This pen and ink drawing by the east end artist Madge Gill will be in ‘The Mind of the Artist’ on show at Town House 14th – 30th November. She received no formal training, but nearly a hundred years after she started painting Madge Gill’s work remains very popular. It almost always features the same female face with varying expressions and dark staring eyes, which she called ‘Myrninerest’ (My Inner Rest), but that face seems to strike a chord within us.
Madge had a difficult early family life: she was born in Marsh Street Walthamstow in 1882 to Emma Eades – the name of her father is unknown and in 1891 she was taken into care by Dr Barnardo’s at Barkingside and then sent to Canada in 1896 to work on farms and as a domestic servant. She returned to England in 1900 at the age of 19 and worked as a nurse at Whipps Cross Hospital, living with her aunt nearby.

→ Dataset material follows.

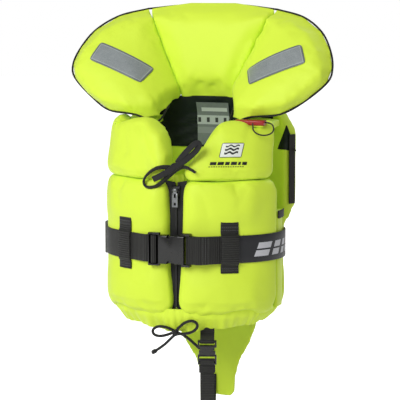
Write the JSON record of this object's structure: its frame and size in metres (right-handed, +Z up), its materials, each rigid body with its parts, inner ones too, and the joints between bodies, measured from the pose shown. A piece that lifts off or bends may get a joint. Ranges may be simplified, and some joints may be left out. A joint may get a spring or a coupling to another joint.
{
  "type": "life jacket",
  "caption": "Foam life jacket for a child: head-support collar, zipped padded front, waist belt and crotch strap with side-release buckles",
  "frame": {"origin": "on the axis of the wearer's torso, at shoulder height", "axes": "+Z up along the wearer's spine, +X to the wearer's left, the zipped front faces -Y"},
  "size_m": [0.3936, 0.2078, 0.5917],
  "materials": {
    "yellow_fabric": "coated polyester, satin",
    "foam": "closed-cell foam, matt",
    "dark_lining": "matt",
    "label_fabric": "printed, matt",
    "reflective_tape": "glass-bead reflective film",
    "slider_metal": "grey enamel, worn",
    "zip_moulded": "moulded",
    "black_binding": "woven tape",
    "buckle_plastic": "satin moulded acetal",
    "black_cord": "braided",
    "whistle_plastic": "gloss",
    "printed_webbing": "smooth woven, pale print",
    "black_webbing": "ribbed woven"
  },
  "bodies": {
    "jacket": {"armhole_bindings": "black_binding", "back_cover": "yellow_fabric", "back_foam": "foam", "back_lining": "dark_lining", "belt_keeper_left": "black_webbing", "belt_keeper_right": "black_webbing", "care_label": "label_fabric", "crotch_buckle_socket": "buckle_plastic", "crotch_flap": "yellow_fabric", "crotch_strap": "black_webbing", "crotch_tab": "black_webbing", "front_lower_left_cover": "yellow_fabric", "front_lower_left_foam": "foam", "front_lower_right_cover": "yellow_fabric", "front_lower_right_foam": "foam", "front_upper_left_cover": "yellow_fabric", "front_upper_left_foam": "foam", "front_upper_right_cover": "yellow_fabric", "front_upper_right_foam": "foam", "hem_casing": "yellow_fabric", "hem_cord_ball": "buckle_plastic", "hem_cord_knot": "black_cord", "hem_cord_left": "black_cord", "hem_cord_right": "black_cord", "neck_tie_knot": "black_cord", "neck_tie_left": "black_cord", "neck_tie_right": "black_cord", "shoulder_yokes": "yellow_fabric", "side_panels": "yellow_fabric", "waist_adjuster": "buckle_plastic", "waist_belt_printed": "printed_webbing", "waist_buckle_socket": "buckle_plastic", "waist_webbing_plug": "black_webbing", "waist_webbing_right": "black_webbing", "waist_webbing_socket": "black_webbing", "whistle_cord": "black_cord", "zip_guard": "yellow_fabric", "zip_stops": "zip_moulded", "zip_tapes": "black_binding", "zip_teeth": "zip_moulded"},
    "zip_slider_body": {"zip_slider": "slider_metal"},
    "zip_pull_body": {"zip_pull": "slider_metal"},
    "waist_plug_body": {"waist_buckle_plug": "buckle_plastic"},
    "waist_arm_upper_body": {"waist_latch_arm_upper": "buckle_plastic"},
    "waist_arm_lower_body": {"waist_latch_arm_lower": "buckle_plastic"},
    "crotch_plug_body": {"crotch_buckle_plug": "buckle_plastic"},
    "crotch_arm_left_body": {"crotch_latch_arm_left": "buckle_plastic"},
    "crotch_arm_right_body": {"crotch_latch_arm_right": "buckle_plastic"},
    "whistle_body": {"whistle": "whistle_plastic"},
    "collar_body": {"collar_centre_cover": "yellow_fabric", "collar_centre_foam": "foam", "collar_piping_centre": "black_binding"},
    "wing_left_body": {"collar_wing_cover_left": "yellow_fabric", "collar_wing_foam_left": "foam", "collar_piping_left": "black_binding", "reflective_patch_left": "reflective_tape"},
    "wing_right_body": {"collar_wing_cover_right": "yellow_fabric", "collar_wing_foam_right": "foam", "collar_piping_right": "black_binding", "reflective_patch_right": "reflective_tape"}
  },
  "joints": [
    {"name": "zip_slide", "type": "slide", "parent": "jacket", "child": "zip_slider_body", "axis": [0, 0, -1], "range_m": [0, 0.15], "deforming": ["zip_teeth"]},
    {"name": "zip_pull_swing", "type": "hinge", "parent": "zip_slider_body", "child": "zip_pull_body", "pos_m": [0, -0.0863, -0.102], "axis": [-1, 0, 0], "range_deg": [0, 120]},
    {"name": "waist_plug_release", "type": "slide", "parent": "jacket", "child": "waist_plug_body", "axis": [-1, 0, 0], "range_m": [0, 0.038], "deforming": ["waist_webbing_plug", "waist_latch_arm_upper", "waist_latch_arm_lower"]},
    {"name": "waist_latch_upper_squeeze", "type": "hinge", "parent": "waist_plug_body", "child": "waist_arm_upper_body", "pos_m": [-0.016, -0.102, -0.1683], "axis": [0, 1, 0], "range_deg": [0, 8], "stiffness_Nm_per_rad": 0.02},
    {"name": "waist_latch_lower_squeeze", "type": "hinge", "parent": "waist_plug_body", "child": "waist_arm_lower_body", "pos_m": [-0.016, -0.102, -0.1967], "axis": [0, -1, 0], "range_deg": [0, 8], "stiffness_Nm_per_rad": 0.02},
    {"name": "crotch_plug_release", "type": "slide", "parent": "jacket", "child": "crotch_plug_body", "axis": [0, 0, -1], "range_m": [0, 0.028], "deforming": ["crotch_latch_arm_left", "crotch_latch_arm_right"]},
    {"name": "crotch_latch_left_squeeze", "type": "hinge", "parent": "crotch_plug_body", "child": "crotch_arm_left_body", "pos_m": [0.05094, -0.08029, -0.33], "axis": [0.3007, -0.9537, 0], "range_deg": [0, 9], "stiffness_Nm_per_rad": 0.02},
    {"name": "crotch_latch_right_squeeze", "type": "hinge", "parent": "crotch_plug_body", "child": "crotch_arm_right_body", "pos_m": [0.04006, -0.08371, -0.33], "axis": [-0.3007, 0.9537, 0], "range_deg": [0, 9], "stiffness_Nm_per_rad": 0.02},
    {"name": "whistle_draw", "type": "slide", "parent": "jacket", "child": "whistle_body", "axis": [0, -1, 0], "range_m": [0, 0.04], "deforming": ["whistle_cord"]},
    {"name": "collar_tilt", "type": "hinge", "parent": "jacket", "child": "collar_body", "pos_m": [0, 0.061, 0.0152], "axis": [-1, 0, 0], "range_deg": [0, 28]},
    {"name": "collar_wing_left_fold", "type": "hinge", "parent": "collar_body", "child": "wing_left_body", "pos_m": [0.04081, 0.04351, 0.03325], "axis": [-0.4097, -0.1208, -0.9042], "range_deg": [0, 25]},
    {"name": "collar_wing_right_fold", "type": "hinge", "parent": "collar_body", "child": "wing_right_body", "pos_m": [-0.04081, 0.04351, 0.03325], "axis": [-0.4097, 0.1208, 0.9042], "range_deg": [0, 25]}
  ]
}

In 1906 she had her first son with Tom Gill her cousin, whom she married in 1907 and over the next ten years she had two more sons. Tragedy struck in 1918 when her second son died age eight of Spanish flu and then in 1919 she gave birth to her daughter, who was stillborn. Madge was seriously ill for many months afterwards and was left blind in one eye. Her aunt had introduced her to spiritualism and astrology and while she was recovering she began her extraordinarily intricate drawings guided by her spirit guide.
In the obsessive pattern making, which covers the surface of the paper, Madge seems to want to immerse herself totally in the process of following the line to the exclusion of everything else. She first exhibited with the East End Academy at the Whitechapel Gallery in 1932 and became one of the most popular artists in the annual exhibition, showing every year until 1947. This work probably dates to around that time.